Others, such as Latvian MEP Roberts Zīle, a top figure in the ECR and a Parliament vice-president, say they could agree to accept Fidesz if Orbán changes their position on Russia’s Ukraine aggression. 

Former Polish Prime Minister Mateusz Morawiecki of the ultra-conservative Polish Law and Justice Party (PiS), another big ECR party, has a positive view about partnering with Orbán. 

But, four members, the Czech Civic Democrats (ODS), the Sweden Democrats, the Flemish Nationalist NVA and Romania’s rising far-right party AUR, threaten to quit the ECR group if Orbán joins it. 

Sweden Democrats are upset that Hungary’s Parliament has not approved Sweden’s accession to NATO. The Romanians remember when Orbán caused a diplomatic brawl with neighbouring countries in November 2022, talking of a ‘Greater Hungary, which included territories of the EU member states Romania, Slovakia, the Czech Republic, Croatia, and Ukraine.

Is Identity and Democracy Group an option? 

Orbán could fit better with the gloomy Group of the hardcore far-right, Identity and Democracy, that gathers the Rassemblement National of Le Pen, the Italian League of Matteo Salvini, the German AfD, the Dutch Geert Wilders and the Austrian FPÖ, among others. 

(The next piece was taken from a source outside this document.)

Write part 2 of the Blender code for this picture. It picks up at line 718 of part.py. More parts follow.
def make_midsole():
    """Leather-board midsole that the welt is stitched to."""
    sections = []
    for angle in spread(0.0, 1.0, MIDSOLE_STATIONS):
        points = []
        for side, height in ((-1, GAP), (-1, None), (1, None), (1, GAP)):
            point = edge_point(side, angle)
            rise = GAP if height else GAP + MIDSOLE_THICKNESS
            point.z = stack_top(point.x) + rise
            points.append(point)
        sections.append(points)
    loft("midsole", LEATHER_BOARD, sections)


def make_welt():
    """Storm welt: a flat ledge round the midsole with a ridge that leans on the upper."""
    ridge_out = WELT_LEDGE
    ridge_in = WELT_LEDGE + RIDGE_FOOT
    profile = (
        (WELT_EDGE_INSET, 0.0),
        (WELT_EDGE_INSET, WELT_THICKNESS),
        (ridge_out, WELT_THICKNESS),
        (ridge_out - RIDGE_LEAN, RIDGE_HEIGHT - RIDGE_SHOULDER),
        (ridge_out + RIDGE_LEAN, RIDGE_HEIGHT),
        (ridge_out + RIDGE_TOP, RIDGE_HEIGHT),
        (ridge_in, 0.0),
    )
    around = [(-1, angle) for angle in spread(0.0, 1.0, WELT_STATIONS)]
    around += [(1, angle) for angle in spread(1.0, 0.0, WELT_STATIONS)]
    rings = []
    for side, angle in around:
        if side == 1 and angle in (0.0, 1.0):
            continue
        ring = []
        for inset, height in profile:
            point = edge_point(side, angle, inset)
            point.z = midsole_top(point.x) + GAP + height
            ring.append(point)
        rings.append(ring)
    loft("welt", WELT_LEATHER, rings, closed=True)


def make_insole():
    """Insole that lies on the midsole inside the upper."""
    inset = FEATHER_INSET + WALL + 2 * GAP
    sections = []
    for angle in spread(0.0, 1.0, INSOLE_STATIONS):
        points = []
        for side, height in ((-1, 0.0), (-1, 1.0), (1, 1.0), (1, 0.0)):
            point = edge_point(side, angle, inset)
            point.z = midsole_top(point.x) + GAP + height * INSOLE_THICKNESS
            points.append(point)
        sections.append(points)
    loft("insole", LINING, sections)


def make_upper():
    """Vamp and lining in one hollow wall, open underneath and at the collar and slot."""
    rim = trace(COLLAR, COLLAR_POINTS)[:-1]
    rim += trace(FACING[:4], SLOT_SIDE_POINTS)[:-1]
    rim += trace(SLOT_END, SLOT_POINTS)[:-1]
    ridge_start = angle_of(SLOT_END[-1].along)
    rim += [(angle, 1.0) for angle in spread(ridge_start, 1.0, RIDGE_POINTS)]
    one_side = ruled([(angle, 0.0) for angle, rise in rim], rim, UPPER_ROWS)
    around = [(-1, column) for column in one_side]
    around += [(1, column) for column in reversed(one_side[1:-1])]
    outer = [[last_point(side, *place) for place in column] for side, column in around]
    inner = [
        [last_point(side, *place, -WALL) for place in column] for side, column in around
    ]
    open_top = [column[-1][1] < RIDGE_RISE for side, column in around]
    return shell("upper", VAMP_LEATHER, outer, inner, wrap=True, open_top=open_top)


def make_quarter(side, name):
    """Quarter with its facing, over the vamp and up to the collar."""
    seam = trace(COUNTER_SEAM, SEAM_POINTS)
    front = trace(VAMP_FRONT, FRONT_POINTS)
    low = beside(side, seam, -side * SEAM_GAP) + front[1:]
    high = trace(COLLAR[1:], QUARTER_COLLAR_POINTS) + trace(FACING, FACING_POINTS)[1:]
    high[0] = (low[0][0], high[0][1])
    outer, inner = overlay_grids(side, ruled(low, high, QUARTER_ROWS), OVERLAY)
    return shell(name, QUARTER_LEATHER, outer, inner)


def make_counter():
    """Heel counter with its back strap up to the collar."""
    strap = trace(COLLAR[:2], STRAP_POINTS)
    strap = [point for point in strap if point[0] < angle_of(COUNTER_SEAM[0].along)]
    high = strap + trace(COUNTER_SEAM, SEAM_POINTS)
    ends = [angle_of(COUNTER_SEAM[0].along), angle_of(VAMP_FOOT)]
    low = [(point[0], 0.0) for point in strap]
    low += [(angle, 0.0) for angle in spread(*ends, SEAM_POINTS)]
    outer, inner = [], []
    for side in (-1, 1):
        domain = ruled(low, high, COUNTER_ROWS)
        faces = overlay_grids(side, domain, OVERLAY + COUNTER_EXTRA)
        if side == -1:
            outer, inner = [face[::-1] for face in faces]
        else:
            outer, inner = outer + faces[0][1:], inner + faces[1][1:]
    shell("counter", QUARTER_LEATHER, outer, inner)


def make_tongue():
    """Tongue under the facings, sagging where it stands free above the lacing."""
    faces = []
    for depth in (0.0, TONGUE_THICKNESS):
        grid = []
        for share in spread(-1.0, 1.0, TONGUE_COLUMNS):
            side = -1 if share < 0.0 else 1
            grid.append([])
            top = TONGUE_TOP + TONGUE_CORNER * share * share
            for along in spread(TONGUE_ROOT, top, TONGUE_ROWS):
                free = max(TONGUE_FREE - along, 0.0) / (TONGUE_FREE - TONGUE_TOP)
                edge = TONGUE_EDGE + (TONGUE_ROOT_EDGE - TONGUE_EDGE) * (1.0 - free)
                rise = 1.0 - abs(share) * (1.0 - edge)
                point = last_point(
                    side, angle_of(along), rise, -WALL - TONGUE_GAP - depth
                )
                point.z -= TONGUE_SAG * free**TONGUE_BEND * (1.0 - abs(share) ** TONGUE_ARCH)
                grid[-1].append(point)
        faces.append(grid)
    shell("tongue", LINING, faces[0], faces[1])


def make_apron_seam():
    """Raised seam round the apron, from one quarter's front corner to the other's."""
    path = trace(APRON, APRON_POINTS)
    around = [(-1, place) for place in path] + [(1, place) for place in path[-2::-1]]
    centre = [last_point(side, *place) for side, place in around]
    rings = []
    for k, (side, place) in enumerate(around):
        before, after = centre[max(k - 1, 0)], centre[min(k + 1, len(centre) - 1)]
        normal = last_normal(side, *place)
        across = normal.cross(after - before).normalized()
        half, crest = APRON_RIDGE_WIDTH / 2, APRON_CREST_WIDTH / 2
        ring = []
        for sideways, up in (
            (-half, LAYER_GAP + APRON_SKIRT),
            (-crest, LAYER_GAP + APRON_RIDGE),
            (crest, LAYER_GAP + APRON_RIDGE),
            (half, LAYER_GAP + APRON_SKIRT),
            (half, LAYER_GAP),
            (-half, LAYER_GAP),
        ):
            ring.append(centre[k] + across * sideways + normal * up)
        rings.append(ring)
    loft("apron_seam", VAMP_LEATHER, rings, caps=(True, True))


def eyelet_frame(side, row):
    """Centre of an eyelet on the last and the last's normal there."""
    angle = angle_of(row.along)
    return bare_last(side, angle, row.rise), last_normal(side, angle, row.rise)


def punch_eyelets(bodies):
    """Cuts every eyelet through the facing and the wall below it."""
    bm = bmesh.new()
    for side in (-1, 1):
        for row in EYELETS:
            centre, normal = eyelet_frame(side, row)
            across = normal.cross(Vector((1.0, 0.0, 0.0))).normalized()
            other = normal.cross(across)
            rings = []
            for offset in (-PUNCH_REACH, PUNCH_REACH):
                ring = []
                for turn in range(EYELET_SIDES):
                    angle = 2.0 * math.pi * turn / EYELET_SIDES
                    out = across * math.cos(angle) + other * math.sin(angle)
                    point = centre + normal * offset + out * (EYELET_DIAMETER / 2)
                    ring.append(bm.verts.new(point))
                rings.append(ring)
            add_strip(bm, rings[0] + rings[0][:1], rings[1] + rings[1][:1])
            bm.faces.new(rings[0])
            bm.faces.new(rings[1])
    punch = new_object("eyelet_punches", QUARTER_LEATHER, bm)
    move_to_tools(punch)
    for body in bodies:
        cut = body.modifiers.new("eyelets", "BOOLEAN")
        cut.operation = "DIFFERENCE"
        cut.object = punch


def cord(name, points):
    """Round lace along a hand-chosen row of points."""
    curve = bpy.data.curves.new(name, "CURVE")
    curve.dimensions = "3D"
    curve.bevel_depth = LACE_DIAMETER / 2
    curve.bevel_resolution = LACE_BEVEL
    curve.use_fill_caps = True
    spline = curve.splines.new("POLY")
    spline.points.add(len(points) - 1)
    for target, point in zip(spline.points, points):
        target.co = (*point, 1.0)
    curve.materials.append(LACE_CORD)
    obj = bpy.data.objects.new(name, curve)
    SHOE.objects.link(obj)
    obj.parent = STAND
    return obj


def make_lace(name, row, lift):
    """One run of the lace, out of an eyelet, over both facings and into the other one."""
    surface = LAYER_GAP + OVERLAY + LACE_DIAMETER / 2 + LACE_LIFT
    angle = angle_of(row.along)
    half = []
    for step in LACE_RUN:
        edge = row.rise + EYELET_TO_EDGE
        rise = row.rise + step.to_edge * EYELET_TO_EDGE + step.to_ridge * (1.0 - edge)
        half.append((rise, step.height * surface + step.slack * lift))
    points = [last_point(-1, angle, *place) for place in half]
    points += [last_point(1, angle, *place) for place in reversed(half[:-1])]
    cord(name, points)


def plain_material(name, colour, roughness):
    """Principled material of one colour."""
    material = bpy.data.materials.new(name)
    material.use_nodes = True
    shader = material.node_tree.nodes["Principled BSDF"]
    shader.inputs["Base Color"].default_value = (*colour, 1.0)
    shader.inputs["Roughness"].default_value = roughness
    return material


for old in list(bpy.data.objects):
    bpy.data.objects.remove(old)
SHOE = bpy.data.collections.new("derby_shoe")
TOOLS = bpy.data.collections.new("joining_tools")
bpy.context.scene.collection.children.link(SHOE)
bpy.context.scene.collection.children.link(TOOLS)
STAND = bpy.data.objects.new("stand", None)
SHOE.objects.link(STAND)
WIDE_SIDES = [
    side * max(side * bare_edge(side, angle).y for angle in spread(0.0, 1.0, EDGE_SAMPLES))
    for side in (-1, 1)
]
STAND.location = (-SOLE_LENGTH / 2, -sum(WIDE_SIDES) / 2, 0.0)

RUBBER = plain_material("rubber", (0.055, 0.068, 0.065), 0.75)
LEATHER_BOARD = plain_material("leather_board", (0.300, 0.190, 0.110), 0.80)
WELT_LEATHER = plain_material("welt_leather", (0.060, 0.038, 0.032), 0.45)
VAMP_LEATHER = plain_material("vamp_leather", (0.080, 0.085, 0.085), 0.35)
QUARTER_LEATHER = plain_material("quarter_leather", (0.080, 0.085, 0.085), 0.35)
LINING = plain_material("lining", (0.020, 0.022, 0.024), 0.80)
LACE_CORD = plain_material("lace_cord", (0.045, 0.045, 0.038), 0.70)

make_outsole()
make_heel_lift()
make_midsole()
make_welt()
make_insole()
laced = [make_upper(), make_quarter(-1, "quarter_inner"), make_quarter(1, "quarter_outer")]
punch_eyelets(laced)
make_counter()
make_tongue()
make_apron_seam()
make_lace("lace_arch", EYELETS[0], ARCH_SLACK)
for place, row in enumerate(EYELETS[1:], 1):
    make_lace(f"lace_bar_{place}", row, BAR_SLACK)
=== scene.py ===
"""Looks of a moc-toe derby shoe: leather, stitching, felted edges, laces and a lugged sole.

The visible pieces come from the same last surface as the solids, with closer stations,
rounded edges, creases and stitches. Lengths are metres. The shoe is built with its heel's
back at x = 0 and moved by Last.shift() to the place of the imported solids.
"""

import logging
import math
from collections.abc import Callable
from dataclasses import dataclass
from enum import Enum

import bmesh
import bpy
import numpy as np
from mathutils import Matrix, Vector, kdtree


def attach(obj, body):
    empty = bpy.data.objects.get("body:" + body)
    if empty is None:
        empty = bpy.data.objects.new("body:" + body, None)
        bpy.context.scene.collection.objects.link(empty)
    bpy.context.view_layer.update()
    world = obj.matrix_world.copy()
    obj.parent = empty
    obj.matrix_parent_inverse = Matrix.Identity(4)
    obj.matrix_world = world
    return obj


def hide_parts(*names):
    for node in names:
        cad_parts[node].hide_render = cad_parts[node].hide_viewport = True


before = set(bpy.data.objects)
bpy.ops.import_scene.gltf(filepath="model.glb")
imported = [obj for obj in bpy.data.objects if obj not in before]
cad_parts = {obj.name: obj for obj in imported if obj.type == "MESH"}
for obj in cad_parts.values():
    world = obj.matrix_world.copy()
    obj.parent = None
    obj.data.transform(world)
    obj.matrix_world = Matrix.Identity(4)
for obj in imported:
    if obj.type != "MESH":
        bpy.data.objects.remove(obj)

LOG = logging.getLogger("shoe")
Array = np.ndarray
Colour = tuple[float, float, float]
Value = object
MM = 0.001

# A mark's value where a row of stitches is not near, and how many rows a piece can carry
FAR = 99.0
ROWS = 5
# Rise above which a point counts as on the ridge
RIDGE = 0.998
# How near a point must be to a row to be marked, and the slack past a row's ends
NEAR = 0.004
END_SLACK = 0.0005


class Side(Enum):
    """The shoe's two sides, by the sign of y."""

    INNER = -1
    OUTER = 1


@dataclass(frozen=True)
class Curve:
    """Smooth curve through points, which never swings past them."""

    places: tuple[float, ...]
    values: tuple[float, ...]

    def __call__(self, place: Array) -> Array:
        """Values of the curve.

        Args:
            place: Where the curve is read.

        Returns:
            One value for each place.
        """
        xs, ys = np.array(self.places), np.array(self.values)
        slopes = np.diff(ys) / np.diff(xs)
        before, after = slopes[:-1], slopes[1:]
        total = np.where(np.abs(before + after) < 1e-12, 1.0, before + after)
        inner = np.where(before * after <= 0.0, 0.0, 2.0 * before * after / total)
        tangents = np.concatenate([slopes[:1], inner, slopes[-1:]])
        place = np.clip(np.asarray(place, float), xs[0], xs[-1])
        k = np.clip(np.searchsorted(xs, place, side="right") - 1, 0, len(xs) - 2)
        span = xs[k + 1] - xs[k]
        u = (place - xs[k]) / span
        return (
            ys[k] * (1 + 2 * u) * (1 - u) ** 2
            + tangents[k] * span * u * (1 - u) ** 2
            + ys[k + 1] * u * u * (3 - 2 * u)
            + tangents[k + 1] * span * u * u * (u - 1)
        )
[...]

The parties of the ID Group are ideologically closer to Fidesz. 

However, they favour their country’s exit from the EU. Orbán, although anti-EU, doesn’t want Hungary out because he relies on the EU taxpayer’s money.

In addition, such a partnership will weaken Fidesz’s ability to influence EU decisions.

Orbán understands that if he enters the ID group, then he will be completely isolated and an easy target for everyone. The markets will be cautious, if not concerned, with the new friendships of Orbán further harming the economy of Hungary.

The European Council will be hostile. The same is true of the European Commission and the Parliament.

However, the ID Group entered a crisis last January, as Marine Le Pen threatened to abandon it. If the Group does not resolve this severe crisis, then other options will be opened in the far-right and nationalist environment in Europe after the European elections.